**Task brief:**
Starting from the line that contains "coneX.forEach((x, i) =>", copy every line exactly until the line that contains "obj.data.transform(world)", which is also included.
►
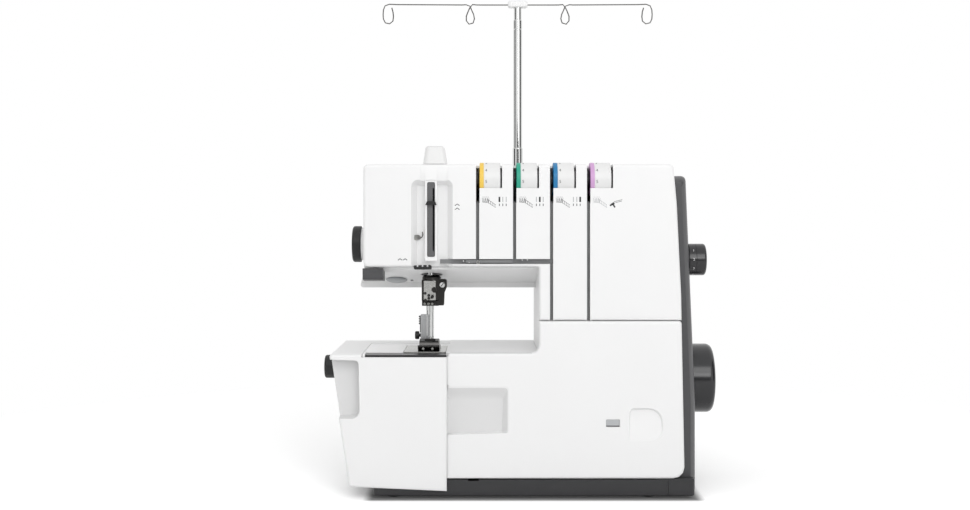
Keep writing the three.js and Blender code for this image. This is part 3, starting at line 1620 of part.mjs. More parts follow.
// A cone pin: a stud in the tray, a ribbed seat for the cone and a tapered pin.
const conePin = (x) => {
  const low = trayZ + 1.6 + gap;
  const pin = turned("z", [x, coneY], [
    [0, trayZ - trayThickness],
    [3, trayZ - trayThickness],
    [3, low],
    [15, low],
    [15, low + 2],
    [5, low + 3],
    [3.4, low + 6],
    [2.6, low + conePinHeight - 2],
    [1.4, low + conePinHeight],
    [0, low + conePinHeight],
  ], 12);
  const finShape = new THREE.Shape(rounded([[0, 0], [12, 0], [8.5, 34, 3], [0, 38]], 2));
  const fins = [0, 1, 2].map((i) =>
    solid(
      new THREE.ExtrudeGeometry(finShape, { depth: 1.6, bevelEnabled: false })
        .translate(0, 0, -0.8)
        .rotateX(Math.PI / 2)
        .rotateZ((2 * Math.PI * i) / 3)
        .translate(x, coneY, low + 1),
    ),
  );
  return join(pin, ...fins);
};

const tube = (outer, inner, low, high, lip) => turned("z", [poleX, poleY], [
  [inner, low],
  [outer, low],
  [outer, high - 3],
  [outer, high - 1],
  [outer - lip, high],
  [inner, high],
  [inner, low],
], 18);
const baseTube = () => tube(baseTubeRadius, middleTubeRadius + gap / 2, baseTubeLowZ, baseTubeTopZ, 0.2);
const middleTube = () => tube(
  middleTubeRadius,
  topTubeRadius + gap / 2,
  baseTubeTopZ - tubeOverlap,
  middleTubeTopZ,
  0.2,
);

function topTube() {
  return rod("z", [poleX, poleY], topTubeRadius, middleTubeTopZ - tubeOverlap, holderZ + 1, 18);
}

const holderTopZ = holderZ + holderHeight;
function wireHolder() {
  const plan = rectangle(poleX - holderWidth / 2, poleX + holderWidth / 2, poleY - 7, poleY + 7, 3);
  const body = moulded(
    "z",
    plan,
    [[holderZ, 1], [holderZ + 1, 0], [holderTopZ - 1.2, 0], [holderTopZ, 1.2]],
    3,
  );
  const bores = [
    rod("z", [poleX, poleY], topTubeRadius + 0.05, holderZ - 1, holderZ + 1 + gap, 24),
    rod("x", [poleY, wireZ], wireRadius + 0.1, poleX - holderWidth, poleX + holderWidth, 8),
  ];
  return cut(body, ...bores);
}

// One bent wire: it runs out to each side, dips round a pear-shaped eyelet and ends in a long open loop.
const wireZ = holderZ + 3;
const pearHeight = 22;
const pearHalf = 4.6;
const endLoopWidth = 10.4;
const endLoopHeight = 21;
function guideWire() {
  const side = (way) => {
    const at = (dx, dz, dy = 0) => new THREE.Vector3(poleX + way * dx, poleY + dy, wireZ + dz);
    const pear = [
      at(innerLoopX - 1.4, 0, -0.9),
      at(innerLoopX + 1.2, -5, -0.9),
      at(innerLoopX + pearHalf, -pearHeight * 0.62, -0.4),
      at(innerLoopX + pearHalf * 0.8, -pearHeight * 0.9),
      at(innerLoopX, -pearHeight),
      at(innerLoopX - pearHalf * 0.8, -pearHeight * 0.9),
      at(innerLoopX - pearHalf, -pearHeight * 0.62, 0.4),
      at(innerLoopX - 1.2, -5, 0.9),
      at(innerLoopX + 1.4, 0, 0.9),
    ];
    const left = outerLoopX - endLoopWidth / 2;
    const right = outerLoopX + endLoopWidth / 2;
    const end = [
      at(left - 6, 0.6, 0.9),
      at(right - 3, 0.4, 0.9),
      at(right, -3, 0.9),
      at(right, -endLoopHeight + 3, 0.3),
      at(right - 3, -endLoopHeight, 0),
      at(left + 3, -endLoopHeight, 0),
      at(left, -endLoopHeight + 3, -0.4),
      at(left, -8, -0.9),
      at(left + 1.4, -3.2, -0.9),
    ];
    return [
      at(holderWidth / 2 - 6, 0),
      at(innerLoopX - 8, 0, -0.3),
      ...pear,
      at(innerLoopX + 9, 0.2, 0.9),
      ...end,
    ];
  };
  const points = [...side(-1).reverse(), ...side(1)];
  return bent(new THREE.CatmullRomCurve3(points, false, "centripetal"), wireRadius, 96, 5);
}

// ---- The assembly ----
part("looper_cover", looperCover(), whitePlastic);
part("cover_hinge", coverHinge(), steel);
part("rear_casing", rearCasing(), whitePlastic);
part("side_casing", sideCasing(), darkPlastic);
part("base_tray", baseTray(), darkPlastic);
footPlaces.forEach((at, i) => part(`rubber_foot_${i + 1}`, rubberFoot(at), darkRubber));
part("bed_casing", bedCasing(), whitePlastic);
part("cloth_plate", clothPlate(), darkPlastic);
part("needle_plate", needlePlate(), steel);
part("extension_table", extensionTable(), whitePlastic);
part("table_lock_knob", tableKnob(), darkPlastic);
part("main_frame", mainFrame(), castAlloy);
slots.forEach((x, i) => {
  part(`tension_dial_${i + 1}`, tensionDial(i), paleInsert);
  part(`tension_discs_${i + 1}`, tensionDiscs(i), steel);
});
part("looper", looper(), steel);
part("feed_dog", feedDog(), steel);
part("needle_bar", needleBar(), chrome);
part("needle_clamp", needleClamp(), steel);
["left", "middle", "right"].forEach((name, i) => part(`needle_${name}`, needle(needles[i]), chrome));
part("presser_bar", presserBar(), steel);
part("presser_foot", presserFoot(), steel);
part("lifter_lever", lifterLever(), darkPlastic);
part("pressure_knob", pressureKnob(), darkPlastic);
part("stitch_length_dial", stitchLengthDial(), darkPlastic);
part("handwheel", handwheel(), darkPlastic);
part("main_shaft", mainShaft(), steel);
part("motor", motor(), castAlloy);
part("motor_pulley", motorPulley(), blackPlastic);
part("drive_belt", driveBelt(), darkRubber);
part("power_inlet", powerInlet(), blackPlastic);
part("power_switch", powerSwitch(), blackPlastic);
part("spool_tray", spoolTray(), whitePlastic);
coneX.forEach((x, i) => part(`cone_pin_${i + 1}`, conePin(x), paleInsert));
part("stand_base_tube", baseTube(), chrome);
part("stand_middle_tube", middleTube(), chrome);
part("stand_top_tube", topTube(), chrome);
part("wire_holder", wireHolder(), whitePlastic);
part("guide_wire", guideWire(), steel);

export default machine;
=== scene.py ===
import itertools
import json
import math

import bmesh
import bpy
from mathutils import Matrix, Vector

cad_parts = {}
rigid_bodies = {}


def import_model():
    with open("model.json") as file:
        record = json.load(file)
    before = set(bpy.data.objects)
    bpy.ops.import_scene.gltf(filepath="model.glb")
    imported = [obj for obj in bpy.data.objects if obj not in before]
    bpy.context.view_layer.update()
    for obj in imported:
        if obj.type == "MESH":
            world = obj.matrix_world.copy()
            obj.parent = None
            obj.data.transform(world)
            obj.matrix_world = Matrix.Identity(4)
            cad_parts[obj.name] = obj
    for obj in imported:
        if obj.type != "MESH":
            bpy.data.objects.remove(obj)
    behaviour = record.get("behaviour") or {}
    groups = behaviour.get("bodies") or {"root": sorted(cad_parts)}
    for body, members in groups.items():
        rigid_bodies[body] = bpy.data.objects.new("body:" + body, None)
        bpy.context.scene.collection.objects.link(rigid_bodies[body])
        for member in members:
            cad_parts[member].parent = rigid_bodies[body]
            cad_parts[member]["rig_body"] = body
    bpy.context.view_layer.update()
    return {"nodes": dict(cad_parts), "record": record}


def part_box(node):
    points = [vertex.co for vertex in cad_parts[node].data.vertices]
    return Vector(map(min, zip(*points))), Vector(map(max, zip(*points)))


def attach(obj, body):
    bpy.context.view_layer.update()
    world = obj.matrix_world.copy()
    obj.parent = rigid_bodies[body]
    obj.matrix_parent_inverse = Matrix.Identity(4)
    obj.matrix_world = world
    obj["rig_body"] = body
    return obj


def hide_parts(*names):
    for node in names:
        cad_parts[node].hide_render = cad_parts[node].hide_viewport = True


mm = 0.001
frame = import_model()
scene = bpy.context.scene
scene.view_settings.view_transform = "Standard"
print("frame loaded:", len(frame["nodes"]), "nodes")

# the camera stands level with the lower half of the head and looks straight at the front
cameraPlace = {
    "distance": 1.35,  # from the plane of the front covers
    "across": -0.040,
    "height": 0.285,
    "lens": 50.1,
    "sensorWidth": 36,
    "shiftY": -0.0412,
    "clipEnd": 20,
}
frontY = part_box("upper_front_cover")[0].y


def placeCamera(place):
    data = bpy.data.cameras.new("camera")
    data.lens = place["lens"]
    data.sensor_width = place["sensorWidth"]
    data.shift_y = place["shiftY"]
    data.clip_end = place["clipEnd"]
    camera = bpy.data.objects.new("camera", data)
    camera.location = (place["across"], frontY - place["distance"], place["height"])
    camera.rotation_euler = (math.radians(90), 0, 0)
    scene.collection.objects.link(camera)
    scene.camera = camera


placeCamera(cameraPlace)


# an sRGB hex colour as linear light
def linear(hexColour):
    values = [int(hexColour[i : i + 2], 16) / 255 for i in (1, 3, 5)]
    return (*[v / 12.92 if v <= 0.04045 else ((v + 0.055) / 1.055) ** 2.4 for v in values], 1)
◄
**Result below:**
coneX.forEach((x, i) => part(`cone_pin_${i + 1}`, conePin(x), paleInsert));
part("stand_base_tube", baseTube(), chrome);
part("stand_middle_tube", middleTube(), chrome);
part("stand_top_tube", topTube(), chrome);
part("wire_holder", wireHolder(), whitePlastic);
part("guide_wire", guideWire(), steel);

export default machine;
=== scene.py ===
import itertools
import json
import math

import bmesh
import bpy
from mathutils import Matrix, Vector

cad_parts = {}
rigid_bodies = {}


def import_model():
    with open("model.json") as file:
        record = json.load(file)
    before = set(bpy.data.objects)
    bpy.ops.import_scene.gltf(filepath="model.glb")
    imported = [obj for obj in bpy.data.objects if obj not in before]
    bpy.context.view_layer.update()
    for obj in imported:
        if obj.type == "MESH":
            world = obj.matrix_world.copy()
            obj.parent = None
            obj.data.transform(world)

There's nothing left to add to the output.